The clever thing about digital electronics is that it can pretend to be analog by switching on and off extremely fast and/or in complex ways. This pretending is often more accurate than trying to keep an analog system in the exact required state. An electronic component may be a little more conductive when it gets hot, for instance, meaning that adjusting its conductance precisely in all conditions is a difficult task, but switching it rapidly off and on, so that the average conductance looks the same, is much easier. This, plus the fact that digital electronics can be tricked into doing enormously complex math with pinpoint accuracy, is what has lead to the domination of digital technology.

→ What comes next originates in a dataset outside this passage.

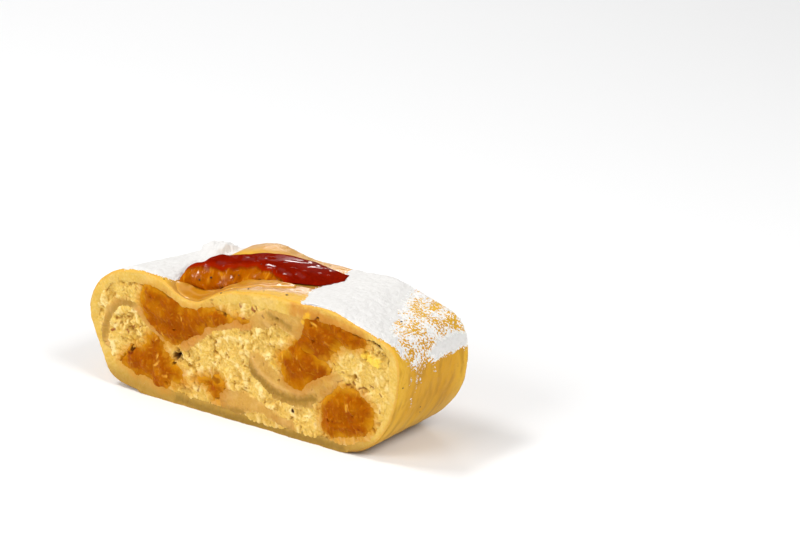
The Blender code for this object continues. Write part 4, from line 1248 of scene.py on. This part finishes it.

Edit: we may well be heading for an analog revolution, because we have recently been tricking enormously complex math into doing things the way brains do, by pretending to be somewhat analog. If we can make a machine that *is* analog and does the same thing, it can potentially be much quicker.

Analog comes from analogous.

> comparable in certain respects

So if the representation of something is comparable to the actual thing, it’s analog.

For example, a vinyl record is an analog recording of sound. The wiggles in the grooves of the record are the exact same wiggles of the actual sound wave. The grooves are a representation of the sound, and they’re directly comparable to the actual sound waves. The grooves are *analogous* to the actual sound waves.

Meanwhile, a CD is a digital recording of sound. A CD has a bunch of pits and lands (aka 0s and 1s) etched into it. Not at all comparable to an actual sound wave. You need a key to decode it to get the actual sound wave information out of it. The pits and lands are not analogous to the actual sound waves.

Analog uses continous signals, while digital uses discrete signals. Continious values are like waves in physics, so they have infinite resolution (possible values within some range) at cost of being imprecise (there’s always some error as with quantum systems). Digital ones, on the other hand, have limited set of values, but do not suffer from measurement errors. Our world is actually analog, so digital circuits are just kinda built on top of that like normal physics works on top of quantum theory.

This Veritasium video has a great explanation and some fascinating examples

Let’s say you want to send a message by changing the voltage over a wire, kind of a telephone. You speak into a microphone, which varies voltage over a line, which is fed into another speaker that reproduces the speech. But any noise on the line, especially over long distances, will mean the voltage isn’t received as it was sent, and the message quality will be poor.

But think of Morse Code, which really was digital. It was sent as voltage over wires too, but either power is applied, or it isn’t, so it was very tolerant of line noise. Words were encoded into an on-off format, sent over the wires, and then the on-off format was reconstructed into words.